Ever since mobile phones first appeared, well before they evolved into “smartphones,” public apprehension has existed regarding their signals potentially causing health issues. While numerous studies have generally indicated they are entirely safe, a high-profile report released in 2018 by the US National Toxicology Program reignited these concerns.
So, do phones actually pose a danger? A fresh, extensive international study, with its findings published by Oxford Academic, suggests the answer is definitively no.
In a coordinated experiment spanning multiple nations and covering various stages of the rats’ lives, researchers from South Korea and Japan found no significant correlation between prolonged exposure to mobile phone radiofrequency signals and the development of tumors in the brain, heart, or adrenal glands.
The results of the 2018 report caused a stir, and it wasn’t the sole study raising red flags. Radiofrequency radiation has been classified as “possibly carcinogenic” since 2011, the year the International Agency for Research on Cancer reviewed the field. Subsequent research, including work by the National Toxicology Program (NTP), intensified the scientific debate but has not yet resulted in reclassification.
But were those earlier findings reproducible?
The World Health Organization and other bodies called for independent verification. The Korean-Japanese collaboration answered this call.
Beginning in 2019, teams from the Electronics and Telecommunications Research Institute, Ajou University School of Medicine, the Korean Institute of Toxicology, and affiliated institutions in Japan initiated parallel experiments.

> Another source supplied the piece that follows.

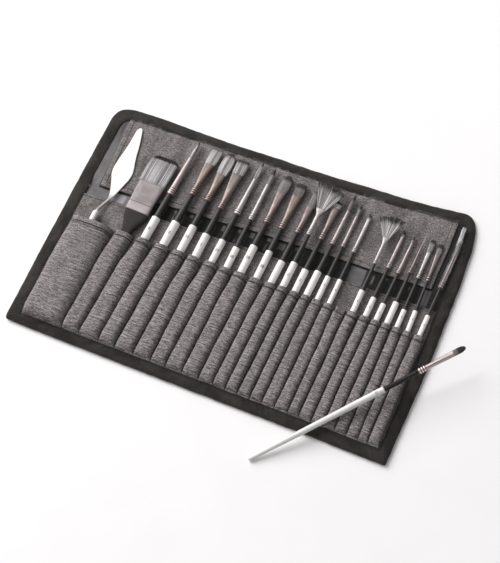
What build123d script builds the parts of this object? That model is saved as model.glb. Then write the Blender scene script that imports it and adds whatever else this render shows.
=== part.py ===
from build123d import *
from math import cos, radians, sin, tan
import os

# Soft roll case for long-handled artist's brushes, laid open on a table, with its tools.
# Millimetres. +X runs along the long side, +Y from the pocket bottoms to the brush tips,
# +Z up. The origin is on the resting plane under the middle of the open case.

os.makedirs("parts", exist_ok=True)

# ------------------------------------------------------------------ driving dimensions
TAPE = 0.85            # thickness of the folded edge tape
EDGE_TOP = 6.20        # top of the bound edge
COVER_Z0, COVER_T = 0.95, 0.95      # outer canvas
PAD_Z0, PAD_T = 1.95, 2.60          # foam sheet sealed between cover and lining
LINING_Z0, LINING_T = 4.60, 0.60    # smooth inner lining
SHEET_Z0, SHEET_T = 5.40, 0.80      # flap and pocket backing, lying on the lining
CLOTH = 0.80           # thickness of the pocket cloth
SEW_Z = 6.30           # underside of the pocket cloth along its seams
TOOL_Z0 = 6.50         # lowest level that a tool reaches inside its sleeve
POCKET_MOUTH_Y = -8.0  # open ends of the sleeves
POCKET_FULL_Y = -157.0 # the sleeves stay round down to here
POCKET_END_Y = -165.2  # and are flattened into the edge tape here
BACKING_TOP_Y = 31.0   # hemmed upper edge of the pocket backing
SLEEVE_DEPTH = 146.0   # how far a brush handle reaches into its sleeve
SLEEVE_EASE = 0.50     # play between a handle and the inside of its sleeve

STRAP_WIDTH, STRAP_X0, STRAP_X1 = 38.0, -258.0, 12.0   # closing strap, folded under the case
HOOK_X1 = 62.0                                         # hook patch at the strap's free end
LOOP_X0, LOOP_X1 = 96.0, 176.0                         # loop patch on the outer canvas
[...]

They utilized the same rat strain, identical feed, shared exposure chambers, and the same protocols—largely modeled after the US study but concentrating on exposure levels that underpin human safety standards.
Each cohort, consisting of 70 male rats, was housed in reverberation chambers for 104 weeks, which approximates their entire lifespan. One group was subjected to radiofrequency radiation from 900 MHz CDMA signals at a power level of 4 watts per kilogram. A second group received sham exposure—under identical conditions, but without radiation. A third group was kept under standard control conditions.
Upon the animals’ demise or the study’s conclusion, pathologists meticulously examined their organs, with independent evaluation conducted in both countries and confirmed by external experts.
The outcomes proved highly consistent. The incidence of tumors in the exposed rats was nearly identical to the rates observed in the control groups. Where tumors did appear, their frequency remained within normal background levels for that species. Professor Young-Hwan Ahn of Ajou University, the lead investigator of this research, succinctly summarized the findings: “The increase in tumors reported by the NTP was not observed at exposure levels underpinning human protection standards.”
The new research does not negate earlier US findings, but it refines the scope of their implication.
As part of the National Toxicology Program, rats were exposed to radiofrequency radiation up to 6 watts per kilogram—exceeding typical human exposure from phones. The Korean-Japanese project focused on 4 watts per kilogram, which is deemed safe.
At this level, researchers identified no statistically significant rise in tumor counts or any measurable genotoxic effects, including within sensitive tissues like the brain and heart. This implies that current safety limits are sensible and effectively protective.
Young-Bum Kim, who oversaw the pathological analysis at the Korean Institute of Toxicology, emphasized the precautions embedded in the work. “Objectivity in the pathological assessment was ensured through mutual verification by experts from both nations and international independent expert review,” he stated.
In this large-scale, strictly controlled experiment, using exposure levels consistent with existing safety benchmarks, no evidence emerged suggesting that mobile phone radiofrequency signals cause cancer in rats.
Research efforts are ongoing. Emerging technologies, including 5G, present more complex exposure scenarios. The Korean team has already announced plans for follow-up investigations.
After many years of uncertainty, scientists subjected one of the most persistent public fears to an exceptionally rigorous test—and this time, the evidence did not support it.